# Audio Series on Confessional Presbyterianism



## Hamalas (Jun 2, 2014)

Hello all! 

Okay, so I have a good friend who is wanting to understand more about confessional Presbyterianism. She's already Reformed in the sense that she's embraced the Doctrines of Grace (TULIP) and is a member of a PCA church but issues like the Lord's Day, images of Christ, the regulative principle of worship, etc... are all pretty new. I'm looking for a good audio series that could be downloaded for free that might help to guide someone who is conservative and Reformed into a more robustly confessionally Reformed position. Any recommendations?


----------



## Reformed Covenanter (Jun 2, 2014)

Ben, 

Derek Thomas's School of Theology series is probably a good place to start. I have only listened to a couple of the lectures, but they were very good. Dr Thomas has a real knack of explaining difficult topics as simply as possible.

The series does not seem to deal with some of the issues you mention; however, I will try to dig out some other material later today.


----------



## raydixon9 (Jun 2, 2014)

You might try this series.


----------



## Andres (Jun 2, 2014)

Ben, 
Not a general reformational series, but regarding teaching on the Lord's Day, this series on The Sabbath Day is the best treatment of the 4th Commandment that I have found.


----------



## Hamalas (Jun 2, 2014)

Thanks all, keep them coming!



raydixon9 said:


> You might try this series.



Ray, do you know if this is just on history/polity or does it get into the exegetical distinctives of the confessional Reformed tradition?


----------



## raydixon9 (Jun 2, 2014)

I haven't listened to them yet.

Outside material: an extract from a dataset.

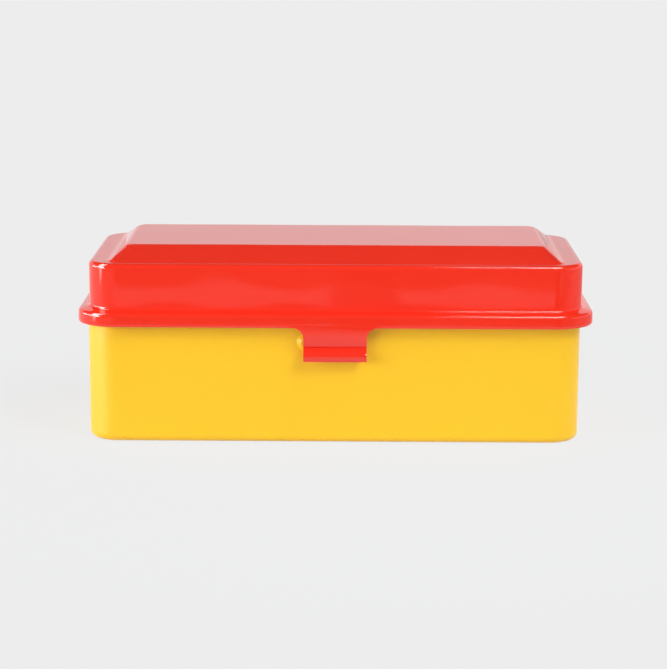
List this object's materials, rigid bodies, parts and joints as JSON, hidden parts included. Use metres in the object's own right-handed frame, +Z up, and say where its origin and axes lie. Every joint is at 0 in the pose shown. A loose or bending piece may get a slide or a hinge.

I just had it up in tab since it was posted last week and it seemed like it might be something you were looking for. You might try to reply to that thread or pm the author of it. Sorry I can't be more helpful.


----------



## Pilgrim Standard (Jun 3, 2014)

> Ben, on our church website's sermon archive page, beginning on 02.27.11, the Pastor began a "Reformation Distinctives" series in the afternoon service, discussing things ranging from the Regulative Principle (in general, Psalmody, and instrumentation) to many other things (such as holidays, the Sabbath, head coverings, church officership, sacraments, images, etc.). There is a break every once in a while, but the titles should be descriptive enough to discern when those happened. Perhaps you will find them helpful.


That's a really good series.


----------



## Semper Fidelis (Jun 3, 2014)

This entire series is really good on the ten commandments:

First Presbyterian Church | SermonAudio.com

They somehow lost the third commandment but the 2nd and 4th are included and extremely well done and very accessible by the average person.


----------



## Hamalas (Jun 9, 2014)

Okay, so to refine my question then. Could you recommend your top one or two lectures/sermons on the following topics: 

- The Confessions (what they are and why we have them)
- Experiential Calvinism
- The Regulative Principle
- The Lord’s Day
- Images of Christ
- The Means of Grace


----------



## ZackF (Jun 9, 2014)

I have not made it all the way through it yet but Rick Phillips' series is very helpful especially with his typical joviality.


----------



## Hamalas (Jun 9, 2014)

KS_Presby said:


> I have not made it all the way through it yet but Rick Phillips' series is very helpful especially with his typical joviality.



Do you have a link?


----------



## ZackF (Jun 9, 2014)

Sorry. Here it is. I don't how explicitly it ends up getting into the Westminster Standards as I have only just finished lecture three.


----------